The last hurdle in the actualisation of the PTA was affectively removed by

 

the signing of Mutual Recognition Agreement on Plant Quarantine and SPS Measures in Jakarta on Friday. Pakistan Ambassador Sanaullah and Head of Indonesian Agricultural Quarantine Agency (IAQA) Mrs Banun Harpini signed the agreement, according to information made available here.

Indonesia has signed MRA with only USA, Australia, New Zealand, Thailand and Canada. From South Asia, Africa, Europe and Middle East, Pakistan has become the first and the only country which will be able to export its fruit to Indonesia without subjecting it to Indonesian Quarantine Rules and Regulations.

Speaking on the occasion, Indonesian Ambassador to Pakistan, Burhan Muhammad who specially flew to Jakarta to oversee finalisation of the PTA, said: “By signing MRA and awarding Pest Free Area Recognition Certificate for Pakistan kinno, allowing entry through Tanjung Priok Port of Jakarta, Indonesia has removed all impediments in effective implementation of PTA from September 1 (Sunday).”

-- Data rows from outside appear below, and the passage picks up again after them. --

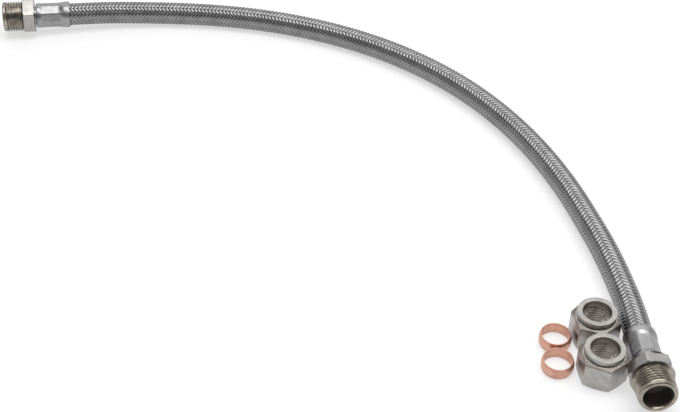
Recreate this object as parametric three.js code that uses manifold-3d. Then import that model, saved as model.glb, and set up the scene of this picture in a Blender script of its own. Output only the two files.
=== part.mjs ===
// Braided connecting hose with a crimped threaded fitting on each end. The compression nuts and
// olives of both ends are taken off and lie beside the near end. Millimetres, +Z up, table at z = 0.

import * as THREE from "three";
import { mergeVertices } from "three/addons/utils/BufferGeometryUtils.js";
import Module from "manifold-3d";

const wasm = await Module();
wasm.setup();

// Clearance between two pieces that touch on the real hose
const seatGap = 0.3;

// Pipe thread G 1/2, cut on the fittings and in the nuts
const threadMajor = 20.955;
const threadMinor = 18.631;

// Fitting: thread, mouth and the socket that takes a 15 mm pipe
const threadLength = 14.2;
const mouthChamfer = 0.85;
const seatMouth = 16.2;
const seatDepth = 1;
const socketBore = 15.2;
const socketDepth = 11;
const waterBore = 7;

// Hexagons of the fittings and of the nuts
const fittingAcrossFlats = 22;
const fittingHexLength = 7.6;
const nutAcrossFlats = 23.9;
const hexChamferInset = 0.2;
const hexChamferSlope = 0.5;

// Fitting: neck behind the hexagon and barbed tail inside the hose
const neckDiameter = 12.4;
const neckGap = 1.1;
const tailDiameter = 8.8;
const barbDiameter = 9.4;
const barbPitch = 4;
const barbCount = 4;
const tailLength = 22;

// Crimped ferrule: round shoulder, eight pressed flats, flared end with a turned-in lip
const ferruleWall = 0.8;
const ferruleEdge = 0.5;
const shoulderDiameter = 17.2;
const shoulderLength = 3;
const crimpAcrossFlats = 15.8;
const crimpFlats = 8;
const crimpLength = 11.5;
const crimpSlope = 1.6;
const flareDiameter = 18.2;
const flareSlope = 3;
const flareLength = 2.8;
const lipLength = 1.2;

// Hose
const braidDiameter = 15.6;
const braidWall = 0.7;
const linerBore = 10;
const hoseSides = 12;
const hoseSteps = 20;
const sleeveOverlap = 1.5;

// Compression nut
const nutHeight = 20;
const nutHole = 15.3;
const nutHoleDepth = 4;
const nutConeDepth = 1.7;
const nutMouthChamfer = 1;
const collarDiameter = 21.3;
const collarHeight = 2.6;
const collarEdge = 0.4;
const grooveDiameter = 20.3;
const grooveHeight = 0.8;

// Olive
const oliveBore = 15.2;
const oliveWall = 1.15;
const oliveEndWall = 0.5;
const oliveWidth = 7;
const oliveBevel = 2;

// Route of the hose between the two ferrules, far end first: x, y and the lift, which is 0 where the
// hose lies on the table and 1 at the height of a fitting.
const route = [
  [-159, 175.3, 0.73],
  [-131.6, 179.5, 0.44],
  [-104.1, 181.5, 0.16],
  [-76.4, 181.1, 0.03],
  [-48.6, 178.2, 0],
  [-20.9, 172.7, 0],
  [6.1, 164.5, 0],
  [32.1, 153.7, 0],
  [56.7, 140.3, 0],
  [79.5, 124.4, 0],
  [100.3, 106.2, 0],
  [119, 85.8, 0],
  [135.4, 63.4, 0],
  [149.5, 39.4, 0],
  [161.3, 14.1, 0],
  [170.9, -12.3, 0],
  [178.5, -39.3, 0],
  [185.1, -66.7, 0],
  [189.8, -94.4, 0],
  [192.2, -115.5, 0.03],
  [192.8, -137.3, 0.43],
];

// Turn of each hexagon and of each crimp about its own axis
const farTurns = { hexagon: 25, crimp: -15 };
const nearTurns = { hexagon: 12, crimp: 0 };
const frontNutTurn = 37;
const backNutTurn = 41;

// Loose pieces on the table: the front ones by x and y, the back ones by their direction from those
const frontNut = [170.9, -154.8];
const backNutDirection = 90.5;
const frontOlive = [148.4, -150.6];
const backOliveDirection = 87;
const looseGap = 0.7;

// Fineness of round pieces, and how far a cutter or a joined ring reaches past a face
const roundSides = 32;
const overrun = 1;

const degrees = Math.PI / 180;

const finishes = {
  nickel: { color: 0x969189, roughness: 0.32, metalness: 1 },
  stainless: { color: 0xb4b6b8, roughness: 0.28, metalness: 1 },
  wire: { color: 0x9b9da0, roughness: 0.35, metalness: 1 },
  copper: { color: 0xc8917a, roughness: 0.4, metalness: 1 },
  rubber: { color: 0x1c1c1d, roughness: 0.85, metalness: 0 },
};

// Heights along the axis of a fitting, from its mouth towards the hose
const hexBack = threadLength + fittingHexLength;
const ferruleStart = hexBack + neckGap;
const neckEnd = ferruleStart + ferruleWall;
const hoseCut = neckEnd + seatGap;
const tailEnd = neckEnd + tailLength;
const shoulderEnd = ferruleStart + shoulderLength;
const crimpStart = shoulderEnd + crimpSlope;
const crimpEnd = crimpStart + crimpLength;
const flareStart = crimpEnd + flareSlope;
const flareEnd = flareStart + flareLength;
const ferruleEnd = flareEnd + lipLength;

// Radii of the hose layers, and how deep each lies under the outside of the ferrule's crimp
const braidRadius = braidDiameter / 2;
const braidInner = braidRadius - braidWall;
const braidDepth = ferruleWall + seatGap;
const linerRadius = braidInner * Math.cos(Math.PI / hoseSides) - seatGap;
const linerDepth = braidDepth + braidWall + seatGap;
const lipRadius = braidRadius + seatGap + ferruleWall;

// A closed geometry as a solid that can be joined and cut
function solid(geometry) {
  const bare = geometry.clone();
  bare.deleteAttribute("normal");
  bare.deleteAttribute("uv");
  const merged = mergeVertices(bare, 1e-4);
  return new wasm.Manifold(
    new wasm.Mesh({
      numProp: 3,
      vertProperties: Float32Array.from(merged.attributes.position.array),
      triVerts: Uint32Array.from(merged.index.array),
    }),
  );
}

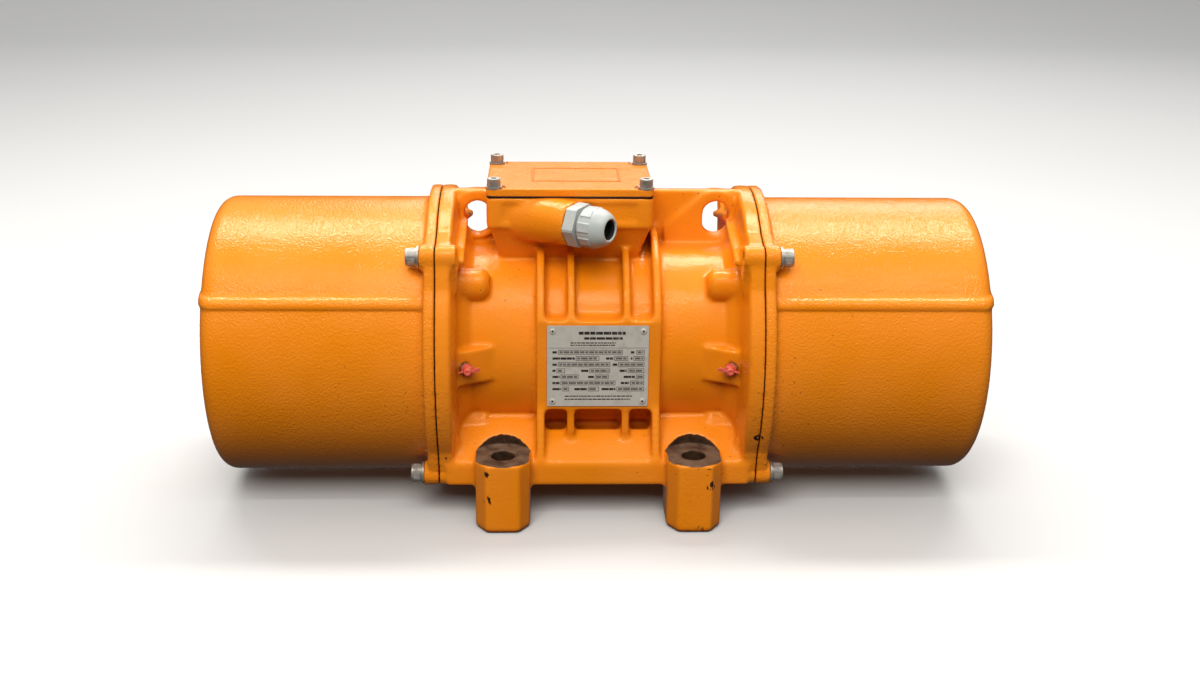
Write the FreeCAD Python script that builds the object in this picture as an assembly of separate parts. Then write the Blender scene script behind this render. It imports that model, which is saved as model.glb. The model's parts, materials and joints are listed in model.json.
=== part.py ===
import FreeCAD, Part
import math
import os

# Vibration motor: a foot-mounted electric motor whose shaft carries eccentric weights at both ends.
# Millimetres. X runs along the shaft, +Z is up, and the origin is the centre of the four foot bolts
# on the mounting plane.

V = FreeCAD.Vector

# ---------------------------------------------------------------- mounting feet
FOOT_PITCH_X = 140.0
FOOT_PITCH_Y = 190.0
FOOT_HOLE_D = 17.0
FOOT_WIDTH = 40.0
FOOT_TOE = 22.0
FOOT_HEEL = 28.0
FOOT_CORNER_X = 8.0
FOOT_CORNER_Y = 12.0
FOOT_EDGE = 2.0
FOOT_SEAT_Z = 53.0
FOOT_SEAT_D = 43.0
FOOT_TOOL_CLEAR = 25.0

# ---------------------------------------------------------------- casing
AXIS_Z = 117.0
BARREL_R = 74.0
BARREL_BORE_R = 65.0
CASING_HALF = 117.0
RIM_R = 114.0
RIM_LENGTH = 11.0
RIM_WALL = 15.0
BELL_LENGTH = 9.0
BELL_COVE = 10.0
RIM_EDGE = 1.5
LUG_CIRCLE_R = 117.0
LUG_R = 9.0
LUG_FLARE = 20.0
LUG_ANGLES = (45.0, 135.0, 225.0, 315.0)
STRAP_WIDTH = 5.0
STRAP_REACH = 12.0

PAD_Y = 80.0
RIB_R = 87.0
BLOCK_WIDTH = 91.0
OUTER_RIB_WIDTH = 6.0
INNER_RIB_X = 20.3
INNER_RIB_WIDTH = 5.4
RIB_FILLET = 4.0
RIB_FOOT_INSET = 2.0

WEB_Y = 94.0
WEB_TOP_Z = 46.0
WEB_BOTTOM_Z = 28.0
WEB_WALL = 11.0
SADDLE_Y = 57.0
SADDLE_Z = 72.2
SADDLE_ROOT_Y = 40.0
POCKET_Y = 68.0
POCKET_FLOOR_Z = 58.0

SHIELD_BOSS_CIRCLE_R = 77.0
SHIELD_BOSS_R = 12.0
SHIELD_BOSS_INSET = 37.0

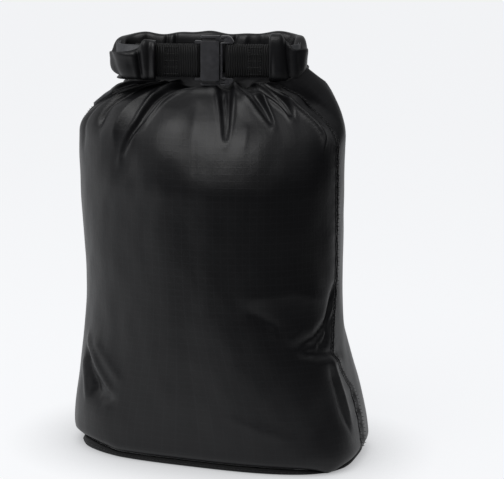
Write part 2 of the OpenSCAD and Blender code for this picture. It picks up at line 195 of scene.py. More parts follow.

The move will enhance bilateral trade between the two countries. Although, this year has almost passed, he believed that the bilateral trade may reach $2 billion mark. Indonesia values its relationship with Pakistan.

“From here, we are ready to start negotiations for free trade agreement (FTA) covering not only goods but opening cooperation in investment, services, energy sector, tourism and Islamic banking too” he added.

Pakistan Ambassador Sanaullah expressed his gratitude to the Indonesian Minister for Trade, Gita Wirjawan for his personal commitment to remove all Non-Tariff Barriers (NTBs), which blocked the operationalisation of PTA already signed in February, 2012. He also thanked the Indonesian Quarantine Agency for arranging speedy field verification of kinno orchids in Pakistan, which led to signing of Mutual Recognition Agreement (MRA).

The ambassador further said that the trade potential between the two countries is huge and is likely to increase further, keeping in view the swelling middle class in both countries.

He also pointed out that for certain Indonesian products like palm oil, Pakistan could serve as an entry point to Central Asian Republics and western China.

Indonesian would not only be catering a market of 180 million people, but consumers from at least six other countries including Afghanistan, Tajikistan, Uzbekistan, Kyrgyz Republics, Kazakhstan and China.

Ambassador Sanaullah further said that Pakistan’s need for palm oil, pulp and paper and rubber are strategic and is not likely to decline. Indonesian business should focus on our market from this angle as well. Mutually beneficial trade can multiply after it is made people centric and the business community of the two countries are facilitated to meet each other frequently.

Director General, Banun Sri Harpini of Indonesian Agricultural Quarantine Agency confirmed that Pakistani Kinno and other agricultural products would be allowed to enter the Indonesian market through Tanjung Priok Port, Jakarta. The signing of MRA was part of the commitment made by the two countries during the visit of President Susilo Bambang Yudhoyono to Pakistan in 2005, she said, expecting that because of MRA and PTA, the bilateral trade has the capacity to reach $5.5bn by end of 2014.

As per the MRA, Pakistani kinno would be able to land in Jakarta without undergoing SPS standards and inspections. Pakistan would be able to have a longer shelf life for its agricultural products and cheaper costs by avoiding entry through Surabaya.

The export of kinno, which ranges between $ 4 to 5 million, is likely to get a boost with the Country Recognition and MRA. Other agricultural products which can benefit from this agreement include pears, apples, apricots and dry nuts.